(begin)

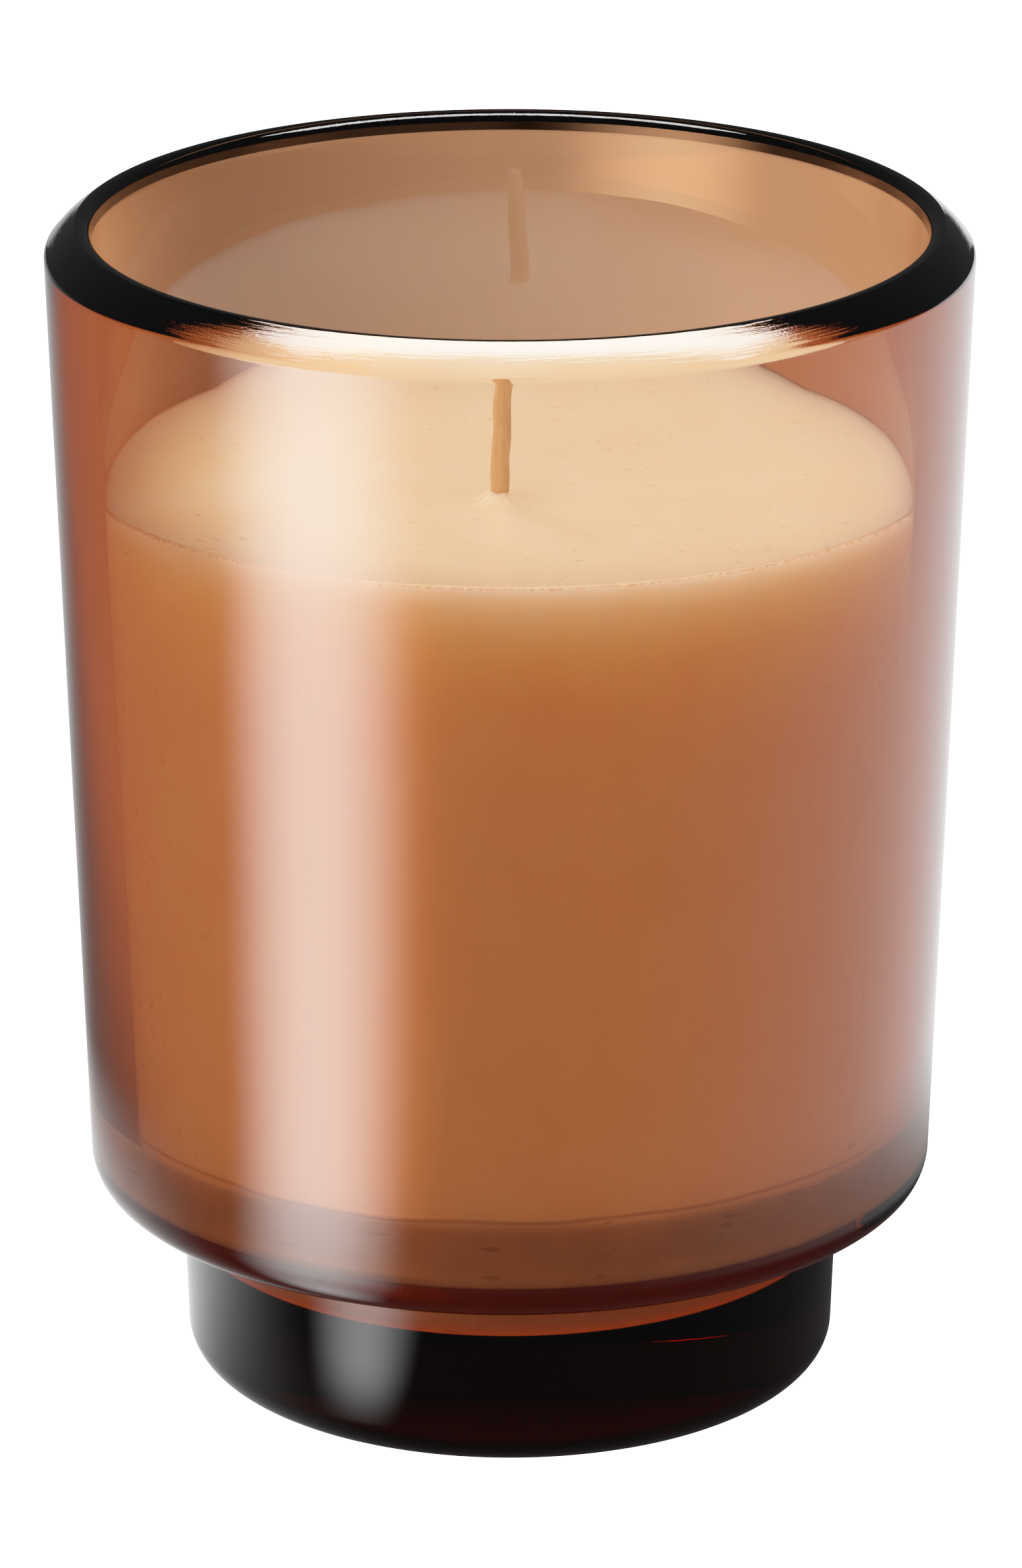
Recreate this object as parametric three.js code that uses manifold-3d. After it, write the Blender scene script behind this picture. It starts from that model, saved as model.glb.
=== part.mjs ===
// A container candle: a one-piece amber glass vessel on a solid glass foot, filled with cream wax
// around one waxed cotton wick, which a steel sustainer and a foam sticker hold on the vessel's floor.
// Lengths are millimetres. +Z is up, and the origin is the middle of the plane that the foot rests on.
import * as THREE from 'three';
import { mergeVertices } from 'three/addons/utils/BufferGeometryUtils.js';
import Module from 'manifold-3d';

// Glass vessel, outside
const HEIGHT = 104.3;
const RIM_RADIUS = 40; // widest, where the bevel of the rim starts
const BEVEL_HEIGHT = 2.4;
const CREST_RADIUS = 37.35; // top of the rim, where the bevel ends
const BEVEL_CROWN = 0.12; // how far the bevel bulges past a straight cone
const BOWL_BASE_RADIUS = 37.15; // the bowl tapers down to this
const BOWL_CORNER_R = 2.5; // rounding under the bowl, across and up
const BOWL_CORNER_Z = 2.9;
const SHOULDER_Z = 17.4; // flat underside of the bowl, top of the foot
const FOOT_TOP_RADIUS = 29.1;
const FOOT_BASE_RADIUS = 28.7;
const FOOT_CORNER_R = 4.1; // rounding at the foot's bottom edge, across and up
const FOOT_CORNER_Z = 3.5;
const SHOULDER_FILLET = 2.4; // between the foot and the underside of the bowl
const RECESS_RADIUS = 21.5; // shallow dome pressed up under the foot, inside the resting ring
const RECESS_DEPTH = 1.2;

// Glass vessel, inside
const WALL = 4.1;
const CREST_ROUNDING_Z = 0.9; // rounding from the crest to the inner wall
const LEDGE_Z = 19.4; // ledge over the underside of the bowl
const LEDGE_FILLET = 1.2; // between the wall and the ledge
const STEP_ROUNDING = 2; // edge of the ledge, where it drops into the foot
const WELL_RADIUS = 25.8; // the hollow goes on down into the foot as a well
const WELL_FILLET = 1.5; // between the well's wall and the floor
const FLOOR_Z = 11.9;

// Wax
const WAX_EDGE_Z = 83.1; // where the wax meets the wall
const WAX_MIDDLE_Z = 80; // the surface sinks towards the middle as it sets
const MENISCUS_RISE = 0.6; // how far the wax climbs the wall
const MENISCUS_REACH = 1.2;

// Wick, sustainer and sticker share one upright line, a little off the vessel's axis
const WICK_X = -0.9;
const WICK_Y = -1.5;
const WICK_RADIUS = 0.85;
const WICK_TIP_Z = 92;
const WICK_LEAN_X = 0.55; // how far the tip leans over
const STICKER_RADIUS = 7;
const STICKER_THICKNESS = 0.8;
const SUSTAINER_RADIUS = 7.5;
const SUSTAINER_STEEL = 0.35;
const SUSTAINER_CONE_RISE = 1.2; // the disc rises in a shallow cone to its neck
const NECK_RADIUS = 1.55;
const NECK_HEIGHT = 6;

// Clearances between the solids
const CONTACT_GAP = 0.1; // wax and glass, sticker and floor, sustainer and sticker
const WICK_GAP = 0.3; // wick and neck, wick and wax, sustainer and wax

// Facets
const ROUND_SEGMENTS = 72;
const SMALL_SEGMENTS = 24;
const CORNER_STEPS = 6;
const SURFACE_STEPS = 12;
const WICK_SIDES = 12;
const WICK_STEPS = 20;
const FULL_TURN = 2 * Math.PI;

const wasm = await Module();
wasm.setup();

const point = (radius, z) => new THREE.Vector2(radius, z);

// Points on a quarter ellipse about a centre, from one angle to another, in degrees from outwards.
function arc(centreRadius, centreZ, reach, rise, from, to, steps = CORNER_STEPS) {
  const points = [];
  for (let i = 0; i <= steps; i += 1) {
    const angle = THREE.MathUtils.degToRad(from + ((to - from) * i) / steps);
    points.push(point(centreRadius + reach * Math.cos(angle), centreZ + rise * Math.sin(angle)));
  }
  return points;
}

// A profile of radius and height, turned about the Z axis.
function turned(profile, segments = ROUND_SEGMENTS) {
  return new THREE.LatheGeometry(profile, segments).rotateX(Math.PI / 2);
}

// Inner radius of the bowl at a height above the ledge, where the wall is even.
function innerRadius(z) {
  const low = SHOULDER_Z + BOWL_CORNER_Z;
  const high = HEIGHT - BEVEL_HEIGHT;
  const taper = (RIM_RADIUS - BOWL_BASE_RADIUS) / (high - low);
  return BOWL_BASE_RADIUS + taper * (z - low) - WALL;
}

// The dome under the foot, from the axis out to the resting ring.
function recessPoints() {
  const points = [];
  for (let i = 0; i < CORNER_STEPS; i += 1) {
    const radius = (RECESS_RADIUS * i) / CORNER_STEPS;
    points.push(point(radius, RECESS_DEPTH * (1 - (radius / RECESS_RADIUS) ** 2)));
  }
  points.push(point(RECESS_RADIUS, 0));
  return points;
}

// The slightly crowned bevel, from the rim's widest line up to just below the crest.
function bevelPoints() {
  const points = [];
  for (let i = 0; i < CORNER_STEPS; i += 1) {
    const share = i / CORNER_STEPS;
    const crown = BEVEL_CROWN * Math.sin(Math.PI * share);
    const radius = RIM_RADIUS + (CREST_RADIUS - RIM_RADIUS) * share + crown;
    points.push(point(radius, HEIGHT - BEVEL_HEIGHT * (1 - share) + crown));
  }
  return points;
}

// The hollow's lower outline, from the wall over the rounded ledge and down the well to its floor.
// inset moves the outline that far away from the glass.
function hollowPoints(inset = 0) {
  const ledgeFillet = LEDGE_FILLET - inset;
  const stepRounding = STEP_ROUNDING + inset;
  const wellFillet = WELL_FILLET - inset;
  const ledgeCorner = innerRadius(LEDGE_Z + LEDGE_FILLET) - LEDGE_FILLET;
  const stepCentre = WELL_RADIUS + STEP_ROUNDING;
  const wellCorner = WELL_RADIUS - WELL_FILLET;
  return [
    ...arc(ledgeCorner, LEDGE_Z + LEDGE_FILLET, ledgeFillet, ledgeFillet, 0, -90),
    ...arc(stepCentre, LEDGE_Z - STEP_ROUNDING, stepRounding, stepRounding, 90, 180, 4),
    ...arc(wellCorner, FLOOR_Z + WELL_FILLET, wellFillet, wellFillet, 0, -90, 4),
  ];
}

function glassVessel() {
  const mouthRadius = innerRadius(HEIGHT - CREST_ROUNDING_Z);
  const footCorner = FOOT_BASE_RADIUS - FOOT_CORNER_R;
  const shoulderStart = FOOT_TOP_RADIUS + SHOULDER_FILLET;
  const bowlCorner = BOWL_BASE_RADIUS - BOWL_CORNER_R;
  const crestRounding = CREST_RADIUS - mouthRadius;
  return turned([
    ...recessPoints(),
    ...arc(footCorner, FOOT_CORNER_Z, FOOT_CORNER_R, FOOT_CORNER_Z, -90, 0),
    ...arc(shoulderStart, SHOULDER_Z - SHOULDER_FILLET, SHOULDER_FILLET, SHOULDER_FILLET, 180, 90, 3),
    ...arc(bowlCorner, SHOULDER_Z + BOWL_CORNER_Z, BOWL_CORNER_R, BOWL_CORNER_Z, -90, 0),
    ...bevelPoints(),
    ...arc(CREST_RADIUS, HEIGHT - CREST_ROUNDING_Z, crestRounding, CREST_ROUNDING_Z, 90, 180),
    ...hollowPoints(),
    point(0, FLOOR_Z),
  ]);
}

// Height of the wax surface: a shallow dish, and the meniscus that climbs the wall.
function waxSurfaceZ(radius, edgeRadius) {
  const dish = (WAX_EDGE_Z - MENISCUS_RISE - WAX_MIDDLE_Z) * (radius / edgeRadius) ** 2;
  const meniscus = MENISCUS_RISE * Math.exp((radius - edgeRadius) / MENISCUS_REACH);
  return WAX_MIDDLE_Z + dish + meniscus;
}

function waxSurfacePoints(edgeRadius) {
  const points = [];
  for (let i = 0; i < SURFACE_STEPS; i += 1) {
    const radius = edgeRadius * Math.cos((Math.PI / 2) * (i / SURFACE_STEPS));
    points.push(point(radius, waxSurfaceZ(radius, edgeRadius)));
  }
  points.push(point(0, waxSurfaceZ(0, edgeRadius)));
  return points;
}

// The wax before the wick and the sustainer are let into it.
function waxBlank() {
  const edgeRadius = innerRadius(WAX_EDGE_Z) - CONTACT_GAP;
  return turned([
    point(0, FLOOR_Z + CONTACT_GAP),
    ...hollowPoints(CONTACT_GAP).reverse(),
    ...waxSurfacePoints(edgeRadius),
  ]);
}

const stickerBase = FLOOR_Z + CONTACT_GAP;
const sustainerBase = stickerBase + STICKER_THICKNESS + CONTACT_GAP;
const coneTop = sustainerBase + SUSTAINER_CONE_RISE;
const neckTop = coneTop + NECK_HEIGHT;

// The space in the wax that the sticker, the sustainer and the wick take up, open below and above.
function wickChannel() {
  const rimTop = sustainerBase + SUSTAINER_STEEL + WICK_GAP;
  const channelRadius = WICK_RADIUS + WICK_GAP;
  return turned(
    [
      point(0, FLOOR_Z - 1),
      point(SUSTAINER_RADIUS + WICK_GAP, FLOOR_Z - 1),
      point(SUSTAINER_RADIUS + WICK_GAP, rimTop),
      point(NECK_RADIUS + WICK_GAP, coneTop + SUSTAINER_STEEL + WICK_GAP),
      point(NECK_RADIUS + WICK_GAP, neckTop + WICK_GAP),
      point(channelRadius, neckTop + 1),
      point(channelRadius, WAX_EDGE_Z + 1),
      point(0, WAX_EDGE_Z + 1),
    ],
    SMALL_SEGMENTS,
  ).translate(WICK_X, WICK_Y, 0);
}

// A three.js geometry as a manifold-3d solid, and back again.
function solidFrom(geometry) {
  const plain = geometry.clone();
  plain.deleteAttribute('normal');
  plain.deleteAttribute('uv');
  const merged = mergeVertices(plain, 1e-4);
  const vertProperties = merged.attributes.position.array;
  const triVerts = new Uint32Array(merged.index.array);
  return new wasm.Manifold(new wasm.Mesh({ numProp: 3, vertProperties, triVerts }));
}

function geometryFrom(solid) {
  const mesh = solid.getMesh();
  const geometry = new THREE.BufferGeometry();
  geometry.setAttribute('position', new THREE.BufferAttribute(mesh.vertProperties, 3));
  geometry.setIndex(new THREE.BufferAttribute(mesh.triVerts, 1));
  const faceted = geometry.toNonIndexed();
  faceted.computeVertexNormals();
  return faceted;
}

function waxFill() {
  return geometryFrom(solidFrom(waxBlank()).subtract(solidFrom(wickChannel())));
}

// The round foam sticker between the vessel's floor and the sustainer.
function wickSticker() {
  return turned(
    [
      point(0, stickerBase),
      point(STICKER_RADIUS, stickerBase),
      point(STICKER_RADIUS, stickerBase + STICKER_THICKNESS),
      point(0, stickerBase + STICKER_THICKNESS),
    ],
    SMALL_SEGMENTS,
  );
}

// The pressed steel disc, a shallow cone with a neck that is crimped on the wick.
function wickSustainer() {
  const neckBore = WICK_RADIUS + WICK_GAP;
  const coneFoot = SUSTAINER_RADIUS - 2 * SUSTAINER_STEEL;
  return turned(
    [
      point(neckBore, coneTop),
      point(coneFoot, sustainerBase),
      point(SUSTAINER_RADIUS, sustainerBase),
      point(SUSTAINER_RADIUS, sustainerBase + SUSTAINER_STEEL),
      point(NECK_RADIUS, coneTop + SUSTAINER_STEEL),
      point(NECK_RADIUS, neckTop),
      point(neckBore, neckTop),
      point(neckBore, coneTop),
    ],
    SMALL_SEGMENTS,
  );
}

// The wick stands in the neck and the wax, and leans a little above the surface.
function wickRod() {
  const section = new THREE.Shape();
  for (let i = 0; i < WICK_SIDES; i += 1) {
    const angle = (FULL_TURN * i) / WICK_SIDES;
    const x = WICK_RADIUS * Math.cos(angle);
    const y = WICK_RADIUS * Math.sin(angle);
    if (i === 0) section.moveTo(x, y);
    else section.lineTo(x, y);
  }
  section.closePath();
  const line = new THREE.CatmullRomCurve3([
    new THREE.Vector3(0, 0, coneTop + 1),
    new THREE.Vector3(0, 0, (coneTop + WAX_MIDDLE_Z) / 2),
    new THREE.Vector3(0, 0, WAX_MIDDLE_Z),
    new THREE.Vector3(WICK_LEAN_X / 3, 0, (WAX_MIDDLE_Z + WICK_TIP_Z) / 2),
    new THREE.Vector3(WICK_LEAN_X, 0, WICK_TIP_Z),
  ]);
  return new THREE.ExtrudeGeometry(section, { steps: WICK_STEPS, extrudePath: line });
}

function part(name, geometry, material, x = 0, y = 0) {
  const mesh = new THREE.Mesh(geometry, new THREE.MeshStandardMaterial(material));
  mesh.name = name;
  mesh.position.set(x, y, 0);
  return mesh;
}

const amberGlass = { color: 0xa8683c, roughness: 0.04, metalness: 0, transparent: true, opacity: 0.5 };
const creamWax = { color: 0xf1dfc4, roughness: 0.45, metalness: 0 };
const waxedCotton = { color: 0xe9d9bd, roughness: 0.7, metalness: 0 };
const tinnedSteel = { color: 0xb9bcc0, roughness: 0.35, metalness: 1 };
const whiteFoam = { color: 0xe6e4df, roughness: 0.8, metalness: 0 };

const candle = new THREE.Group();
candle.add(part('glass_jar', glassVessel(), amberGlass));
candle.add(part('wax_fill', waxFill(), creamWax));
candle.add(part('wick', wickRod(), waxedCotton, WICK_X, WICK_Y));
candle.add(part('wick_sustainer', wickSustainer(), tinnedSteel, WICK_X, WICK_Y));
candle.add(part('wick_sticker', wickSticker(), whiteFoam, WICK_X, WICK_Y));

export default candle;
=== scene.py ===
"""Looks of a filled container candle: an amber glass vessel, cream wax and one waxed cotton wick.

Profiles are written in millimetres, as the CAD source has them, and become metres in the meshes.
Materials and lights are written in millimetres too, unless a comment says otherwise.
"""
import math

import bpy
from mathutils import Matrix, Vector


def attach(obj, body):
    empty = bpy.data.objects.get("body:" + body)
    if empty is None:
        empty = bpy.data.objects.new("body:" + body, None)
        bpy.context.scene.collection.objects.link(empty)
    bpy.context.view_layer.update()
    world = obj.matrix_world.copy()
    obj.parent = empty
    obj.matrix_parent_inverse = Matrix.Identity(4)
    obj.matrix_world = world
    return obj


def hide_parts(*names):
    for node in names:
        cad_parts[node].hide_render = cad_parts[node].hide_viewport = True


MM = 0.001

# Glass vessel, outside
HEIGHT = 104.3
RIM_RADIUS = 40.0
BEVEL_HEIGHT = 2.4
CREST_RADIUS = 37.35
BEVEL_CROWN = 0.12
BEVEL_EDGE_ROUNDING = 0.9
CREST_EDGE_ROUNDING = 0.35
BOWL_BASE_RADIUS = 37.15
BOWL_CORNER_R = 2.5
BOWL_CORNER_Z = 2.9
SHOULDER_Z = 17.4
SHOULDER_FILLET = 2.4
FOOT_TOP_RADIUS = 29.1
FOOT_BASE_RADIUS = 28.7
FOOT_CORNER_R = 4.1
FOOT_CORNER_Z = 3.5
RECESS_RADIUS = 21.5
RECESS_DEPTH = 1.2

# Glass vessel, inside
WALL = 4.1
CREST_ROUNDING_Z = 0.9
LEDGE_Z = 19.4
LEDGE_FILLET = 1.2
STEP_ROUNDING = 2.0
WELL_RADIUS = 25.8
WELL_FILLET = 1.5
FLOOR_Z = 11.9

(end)

| Prompt |
Would you quote everything above from the line containing "const candle = new THREE.Group();" down to the line containing "if empty is"? Include both of those lines and nothing else.

| Answer to the task |
const candle = new THREE.Group();
candle.add(part('glass_jar', glassVessel(), amberGlass));
candle.add(part('wax_fill', waxFill(), creamWax));
candle.add(part('wick', wickRod(), waxedCotton, WICK_X, WICK_Y));
candle.add(part('wick_sustainer', wickSustainer(), tinnedSteel, WICK_X, WICK_Y));
candle.add(part('wick_sticker', wickSticker(), whiteFoam, WICK_X, WICK_Y));

export default candle;
=== scene.py ===
"""Looks of a filled container candle: an amber glass vessel, cream wax and one waxed cotton wick.

Profiles are written in millimetres, as the CAD source has them, and become metres in the meshes.
Materials and lights are written in millimetres too, unless a comment says otherwise.
"""
import math

import bpy
from mathutils import Matrix, Vector


def attach(obj, body):
    empty = bpy.data.objects.get("body:" + body)
    if empty is None:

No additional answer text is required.